The sheer number of Baby Boom children forced a massive expansion of Canada's education system. Throughout the 1950s and 1960s, provinces built thousands of new elementary and high schools just to keep up with enrollment.

  • Class sizes grew, and school boards had to recruit teachers quickly, sometimes lowering qualification requirements to fill positions
  • Curriculums and teaching methods were adapted for larger, more diverse classrooms
  • By the 1960s, the first wave of Boomers was reaching university age, and post-secondary institutions expanded rapidly as well, with new universities and community colleges opening across the country
Baby Boom and Population Growth, data visualization | Apuntes de demografía

Rise of Youth Culture and Suburbia

As Baby Boomers became teenagers and young adults, they created a distinct youth culture that had no real precedent in Canada. Rock and roll music, fashion trends like jeans and miniskirts, and new pastimes like drive-in movies all catered to this enormous generation.

At the same time, suburbs grew rapidly. Young families left crowded city centres for affordable single-family homes on the urban fringe. The suburban lifestyle became closely tied to a specific image: the nuclear family, car ownership, and modern household conveniences like washing machines and televisions. Developments like Don Mills in Toronto (begun in 1952) became models for planned suburban communities across the country.
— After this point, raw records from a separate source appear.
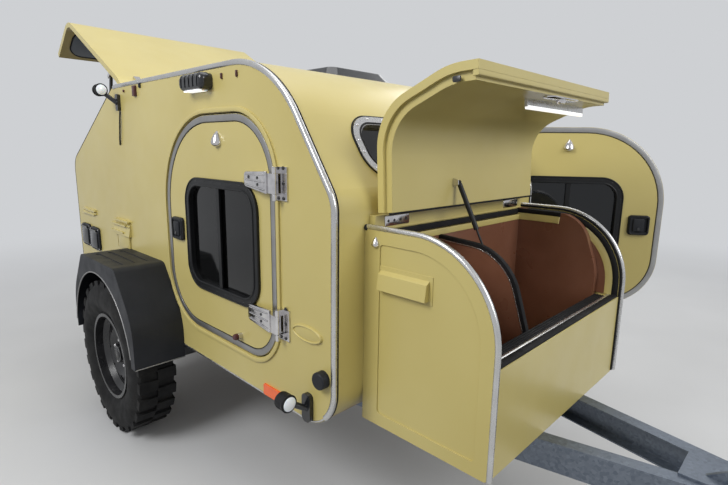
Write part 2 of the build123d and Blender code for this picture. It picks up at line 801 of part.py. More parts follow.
with BuildPart() as lamp_lens:
    with BuildSketch(level(PORCH_LAMP[1] - PORCH_LAMP_SIZE[1] / 2)):
        with Locations((PORCH_LAMP[0], -HALF - PORCH_LAMP_PROUD / 3)):
            Rectangle(0.65 * PORCH_LAMP_SIZE[0], PORCH_LAMP_PROUD / 2)
    extrude(amount=-LENS_STEP)
    for base_x, base_z, width, height, head_x, head_z in ARM_LAMPS:
        with BuildSketch(cross(head_x + ARM_LAMP_LENGTH / 2)):
            with Locations((-HALF - ARM_LAMP_REACH, head_z)):
                Circle(ARM_LAMP_RADIUS - LENS_STEP)
        extrude(amount=LENS_STEP)
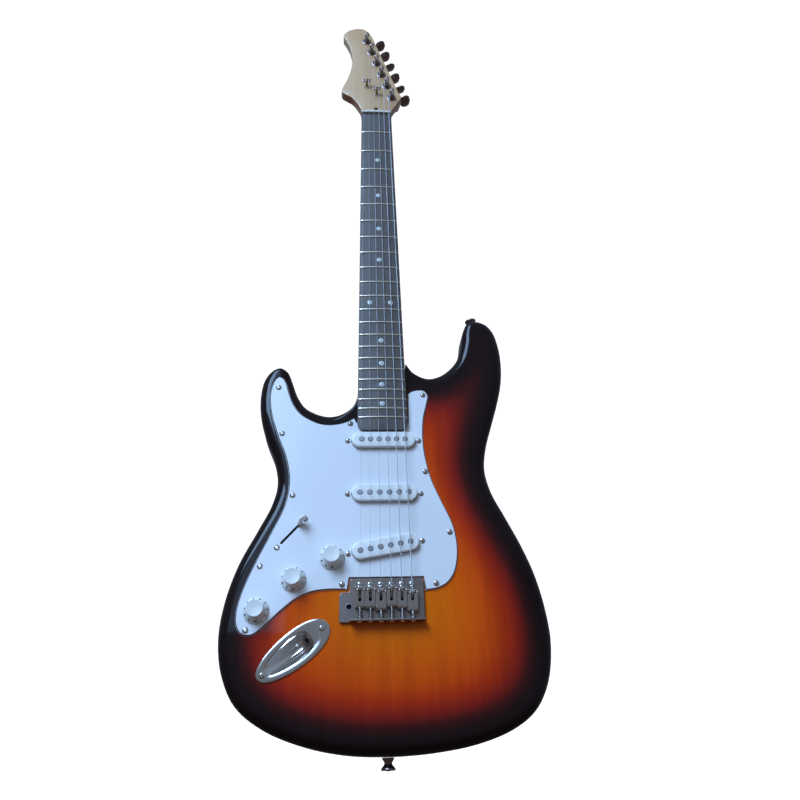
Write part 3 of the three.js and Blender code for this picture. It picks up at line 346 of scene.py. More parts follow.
def prism(outline, front, back, holes=(), front_inset=0.0, back_inset=0.0, edge=0.0):
    """Flat XZ piece between two depths, with holes; its sides may slope, its front edge may be rounded."""
    loops = [list(outline)] + [list(hole) for hole in holes]
    levels = [(front, front_inset + edge)]
    if edge:
        levels += [(front + edge * 0.3, front_inset + edge * 0.3), (front + edge, front_inset)]
    levels.append((back, back_inset))
    verts, faces, caps = [], [], {0: [], len(levels) - 1: []}
    for number, loop in enumerate(loops):
        sign = 1 if number == 0 else -1
        starts = []
        for level, (y, inset) in enumerate(levels):
            starts.append(len(verts))
            ring = offset(loop, sign * inset) if inset else loop
            if level in caps:
                caps[level].append((len(verts), ring))
            verts.extend(Vector((x, y, z)) for x, z in ring)
        for a, b in zip(starts, starts[1:]):
            faces.extend(strip(a, b, len(loop)))
    for rings in caps.values():
        index = [start + k for start, ring in rings for k in range(len(ring))]
        flat = [[Vector((x, z, 0)) for x, z in ring] for _, ring in rings]
        faces.extend(tuple(index[i] for i in tri) for tri in tessellate_polygon(flat))
    return verts, faces


def slab(left, right, top, bottom, front, back, radius, edge):
    """Rounded block given by its edges; top and bottom are distances down from the nut."""
    centre = ((left + right) / 2, -(top + bottom) / 2)
    outline = rounded_rect(right - left, bottom - top, radius, 5, centre)
    return prism(outline, front, back, edge=edge)


# ------------------------------------------------------------------ objects
def mesh_object(name, shape):
    mesh = bpy.data.meshes.new(name)
    mesh.from_pydata([Vector(v) * MM for v in shape[0]], [], shape[1])
    work = bmesh.new()
    work.from_mesh(mesh)
    bmesh.ops.remove_doubles(work, verts=work.verts, dist=1e-7)
    bmesh.ops.recalc_face_normals(work, faces=work.faces)
    work.to_mesh(mesh)
    work.free()
    thing = bpy.data.objects.new(name, mesh)
    bpy.context.collection.objects.link(thing)
    return thing


def shade(thing, sharp=35):
    thing.data.shade_smooth()
    thing.data.set_sharp_from_angle(angle=math.radians(sharp))


def evaluated_mesh(thing):
    depsgraph = bpy.context.evaluated_depsgraph_get()
    return bpy.data.meshes.new_from_object(thing.evaluated_get(depsgraph))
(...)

This expansion also meant greater reliance on automobiles, which in turn drove highway construction and reshaped how Canadian cities were built.

Changing Roles of Women

Women's participation in the paid workforce rose during the post-war boom, particularly in clerical, sales, and service jobs. Yet society still expected most women to prioritize their roles as housewives and mothers. The result was a "double burden": women who worked outside the home were also responsible for nearly all household labour and child-rearing.

By the 1960s, these tensions helped fuel the early women's rights movement in Canada. Activists challenged traditional gender norms and pushed for workplace equality, equal pay, and access to education.

A pivotal development came in 1960, when oral contraceptives became available. The birth control pill gave women far greater control over family planning and fertility, which in turn opened doors to higher education and sustained careers. This single change had profound long-term effects on family size, women's economic independence, and the structure of Canadian society.